- [The request]:
Retype word for word the lines lying between the line containing "Keep writing the" and the line containing "y, z), pith_far)", together with those two lines themselves, and nothing besides.

- [Data for this task]:
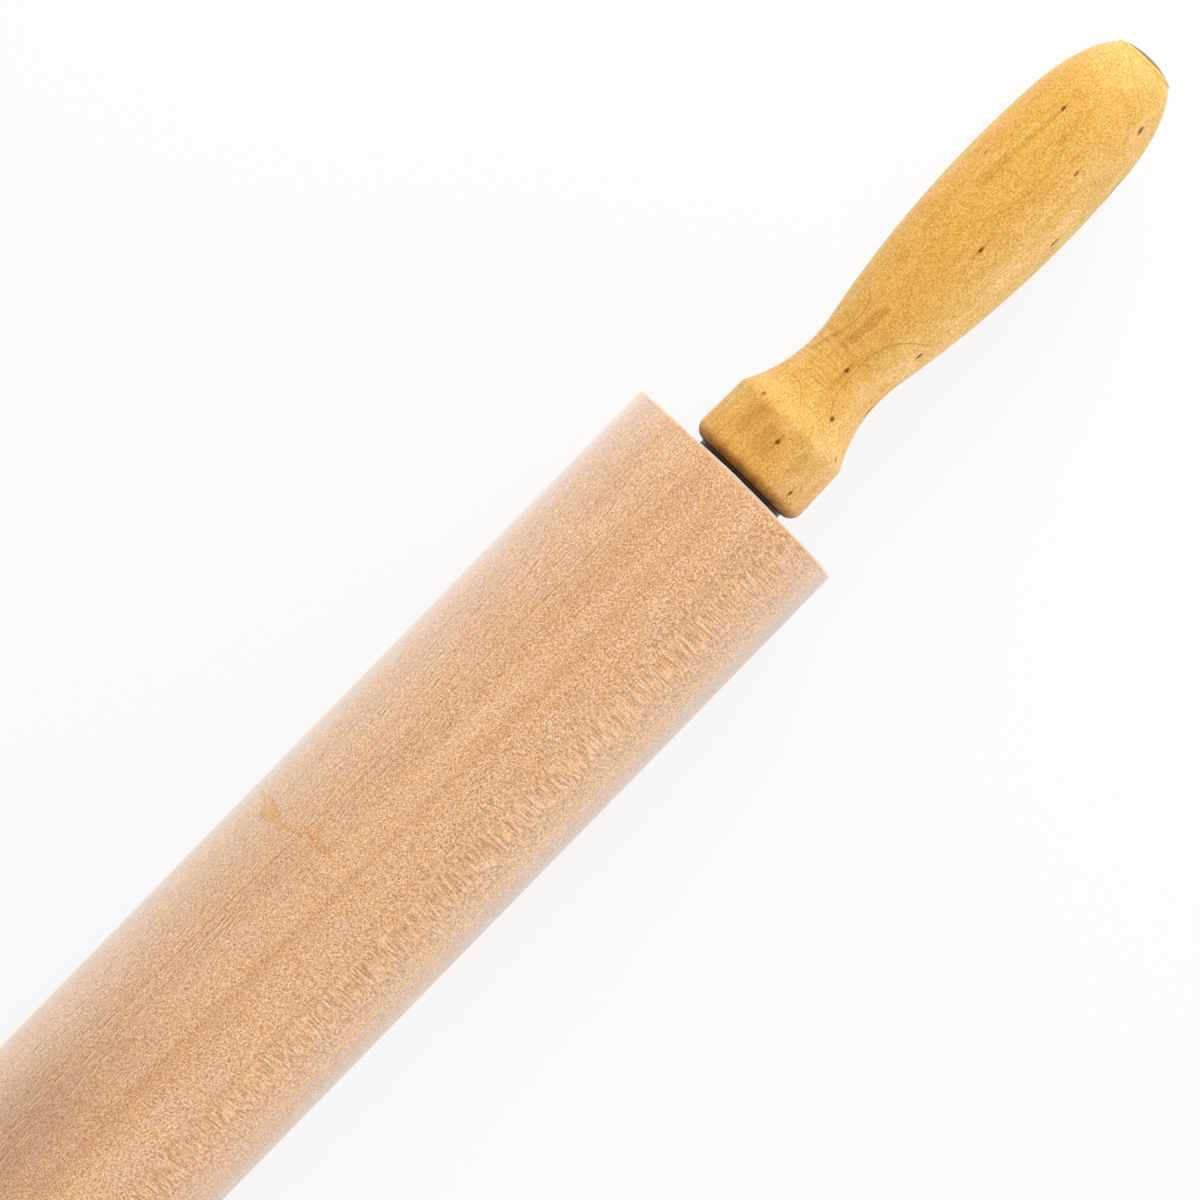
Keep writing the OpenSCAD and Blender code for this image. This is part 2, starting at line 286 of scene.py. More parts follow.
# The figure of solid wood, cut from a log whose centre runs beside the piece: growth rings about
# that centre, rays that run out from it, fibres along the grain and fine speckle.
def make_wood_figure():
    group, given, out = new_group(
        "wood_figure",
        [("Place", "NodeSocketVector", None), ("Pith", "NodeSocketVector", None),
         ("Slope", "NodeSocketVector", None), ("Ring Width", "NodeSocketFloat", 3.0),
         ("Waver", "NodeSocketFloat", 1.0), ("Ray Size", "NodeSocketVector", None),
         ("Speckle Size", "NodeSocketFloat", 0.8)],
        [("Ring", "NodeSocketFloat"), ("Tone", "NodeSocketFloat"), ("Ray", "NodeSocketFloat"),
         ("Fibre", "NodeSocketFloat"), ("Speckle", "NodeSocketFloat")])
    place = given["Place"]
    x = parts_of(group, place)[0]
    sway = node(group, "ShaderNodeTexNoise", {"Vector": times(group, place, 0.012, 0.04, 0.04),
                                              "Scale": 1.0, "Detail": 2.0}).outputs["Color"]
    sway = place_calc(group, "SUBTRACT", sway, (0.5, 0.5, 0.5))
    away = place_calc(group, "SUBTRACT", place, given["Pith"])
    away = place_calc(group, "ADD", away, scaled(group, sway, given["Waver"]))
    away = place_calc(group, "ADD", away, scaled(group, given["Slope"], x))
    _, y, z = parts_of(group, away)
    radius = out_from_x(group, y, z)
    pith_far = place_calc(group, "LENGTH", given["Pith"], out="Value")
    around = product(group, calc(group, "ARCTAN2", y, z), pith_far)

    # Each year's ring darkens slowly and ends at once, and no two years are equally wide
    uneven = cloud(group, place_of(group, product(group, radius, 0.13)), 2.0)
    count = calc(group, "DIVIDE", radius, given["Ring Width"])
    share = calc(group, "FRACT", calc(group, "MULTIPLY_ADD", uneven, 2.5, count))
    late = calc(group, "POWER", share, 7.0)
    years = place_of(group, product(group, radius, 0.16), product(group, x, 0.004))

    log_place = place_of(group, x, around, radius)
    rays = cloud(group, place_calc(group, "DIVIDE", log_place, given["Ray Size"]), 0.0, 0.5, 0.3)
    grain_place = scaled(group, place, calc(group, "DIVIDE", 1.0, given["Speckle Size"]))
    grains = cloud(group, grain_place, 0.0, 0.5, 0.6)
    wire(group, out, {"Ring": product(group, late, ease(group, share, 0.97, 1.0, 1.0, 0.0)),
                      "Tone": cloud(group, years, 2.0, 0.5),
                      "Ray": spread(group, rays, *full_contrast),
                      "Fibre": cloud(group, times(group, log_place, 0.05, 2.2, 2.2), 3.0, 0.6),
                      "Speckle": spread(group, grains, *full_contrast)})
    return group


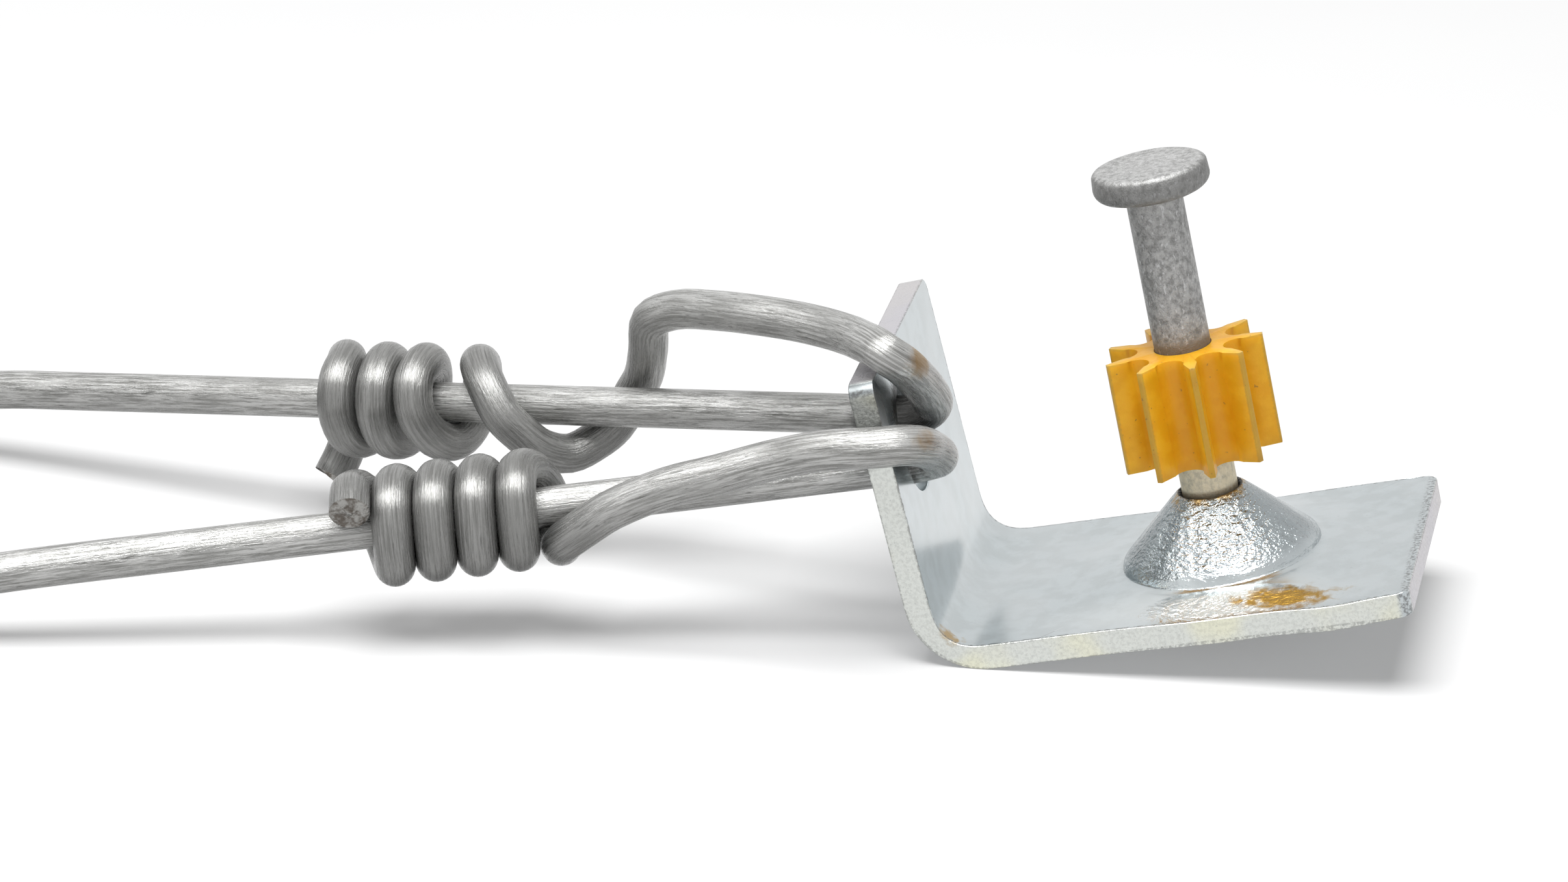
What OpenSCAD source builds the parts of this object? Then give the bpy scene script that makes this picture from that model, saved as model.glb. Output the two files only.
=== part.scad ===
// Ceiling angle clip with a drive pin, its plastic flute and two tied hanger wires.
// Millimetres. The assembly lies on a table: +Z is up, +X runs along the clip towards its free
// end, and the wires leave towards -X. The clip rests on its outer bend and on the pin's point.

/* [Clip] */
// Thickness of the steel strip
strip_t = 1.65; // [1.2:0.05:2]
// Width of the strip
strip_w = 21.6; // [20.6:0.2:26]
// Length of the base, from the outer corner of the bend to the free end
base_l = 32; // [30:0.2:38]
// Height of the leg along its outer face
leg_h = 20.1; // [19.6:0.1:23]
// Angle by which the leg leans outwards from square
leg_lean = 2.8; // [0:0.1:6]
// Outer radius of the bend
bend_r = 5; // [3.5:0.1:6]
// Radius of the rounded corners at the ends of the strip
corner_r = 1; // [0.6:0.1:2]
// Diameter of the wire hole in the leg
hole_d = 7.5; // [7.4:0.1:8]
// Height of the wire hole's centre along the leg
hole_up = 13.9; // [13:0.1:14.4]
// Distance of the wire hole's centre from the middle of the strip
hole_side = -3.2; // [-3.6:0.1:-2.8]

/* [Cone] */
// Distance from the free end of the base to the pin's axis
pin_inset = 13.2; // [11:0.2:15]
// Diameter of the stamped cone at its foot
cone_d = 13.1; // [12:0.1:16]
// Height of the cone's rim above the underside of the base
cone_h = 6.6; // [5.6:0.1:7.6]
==
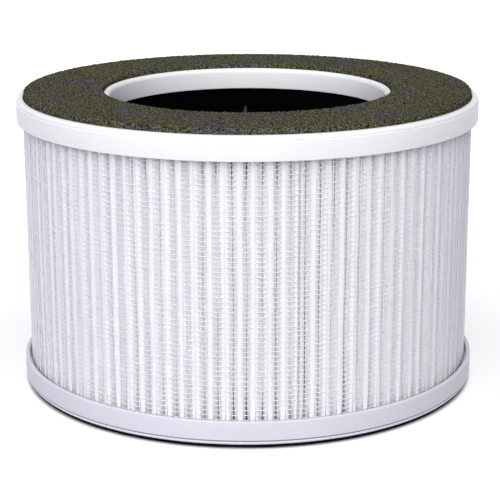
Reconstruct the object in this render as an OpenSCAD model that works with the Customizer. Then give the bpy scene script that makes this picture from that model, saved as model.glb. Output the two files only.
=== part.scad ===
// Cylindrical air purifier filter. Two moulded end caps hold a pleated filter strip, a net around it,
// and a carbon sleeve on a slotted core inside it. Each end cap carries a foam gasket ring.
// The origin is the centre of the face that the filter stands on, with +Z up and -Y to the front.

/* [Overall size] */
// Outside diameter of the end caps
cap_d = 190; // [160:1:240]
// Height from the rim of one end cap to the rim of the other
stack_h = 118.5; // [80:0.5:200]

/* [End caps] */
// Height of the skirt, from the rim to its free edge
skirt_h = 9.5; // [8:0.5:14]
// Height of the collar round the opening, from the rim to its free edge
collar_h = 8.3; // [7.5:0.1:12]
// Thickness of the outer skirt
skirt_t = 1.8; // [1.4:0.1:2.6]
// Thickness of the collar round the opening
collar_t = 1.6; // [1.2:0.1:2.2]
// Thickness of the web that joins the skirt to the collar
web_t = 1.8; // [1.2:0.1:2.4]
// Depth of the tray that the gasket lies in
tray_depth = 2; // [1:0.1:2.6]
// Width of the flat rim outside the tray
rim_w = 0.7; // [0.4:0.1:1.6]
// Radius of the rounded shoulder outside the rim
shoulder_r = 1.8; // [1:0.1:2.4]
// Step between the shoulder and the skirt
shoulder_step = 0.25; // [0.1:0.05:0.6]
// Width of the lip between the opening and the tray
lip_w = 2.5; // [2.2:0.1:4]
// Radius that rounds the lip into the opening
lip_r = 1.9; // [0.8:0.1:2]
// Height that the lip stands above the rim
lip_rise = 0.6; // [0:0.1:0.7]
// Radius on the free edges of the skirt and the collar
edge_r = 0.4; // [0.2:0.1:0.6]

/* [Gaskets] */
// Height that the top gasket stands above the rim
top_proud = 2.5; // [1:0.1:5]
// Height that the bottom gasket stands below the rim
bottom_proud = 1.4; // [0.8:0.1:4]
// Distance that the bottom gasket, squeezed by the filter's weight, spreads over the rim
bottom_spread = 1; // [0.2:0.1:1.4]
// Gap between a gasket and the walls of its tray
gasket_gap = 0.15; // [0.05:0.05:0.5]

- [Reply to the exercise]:
Keep writing the OpenSCAD and Blender code for this image. This is part 2, starting at line 286 of scene.py. More parts follow.
# The figure of solid wood, cut from a log whose centre runs beside the piece: growth rings about
# that centre, rays that run out from it, fibres along the grain and fine speckle.
def make_wood_figure():
    group, given, out = new_group(
        "wood_figure",
        [("Place", "NodeSocketVector", None), ("Pith", "NodeSocketVector", None),
         ("Slope", "NodeSocketVector", None), ("Ring Width", "NodeSocketFloat", 3.0),
         ("Waver", "NodeSocketFloat", 1.0), ("Ray Size", "NodeSocketVector", None),
         ("Speckle Size", "NodeSocketFloat", 0.8)],
        [("Ring", "NodeSocketFloat"), ("Tone", "NodeSocketFloat"), ("Ray", "NodeSocketFloat"),
         ("Fibre", "NodeSocketFloat"), ("Speckle", "NodeSocketFloat")])
    place = given["Place"]
    x = parts_of(group, place)[0]
    sway = node(group, "ShaderNodeTexNoise", {"Vector": times(group, place, 0.012, 0.04, 0.04),
                                              "Scale": 1.0, "Detail": 2.0}).outputs["Color"]
    sway = place_calc(group, "SUBTRACT", sway, (0.5, 0.5, 0.5))
    away = place_calc(group, "SUBTRACT", place, given["Pith"])
    away = place_calc(group, "ADD", away, scaled(group, sway, given["Waver"]))
    away = place_calc(group, "ADD", away, scaled(group, given["Slope"], x))
    _, y, z = parts_of(group, away)
    radius = out_from_x(group, y, z)
    pith_far = place_calc(group, "LENGTH", given["Pith"], out="Value")
    around = product(group, calc(group, "ARCTAN2", y, z), pith_far)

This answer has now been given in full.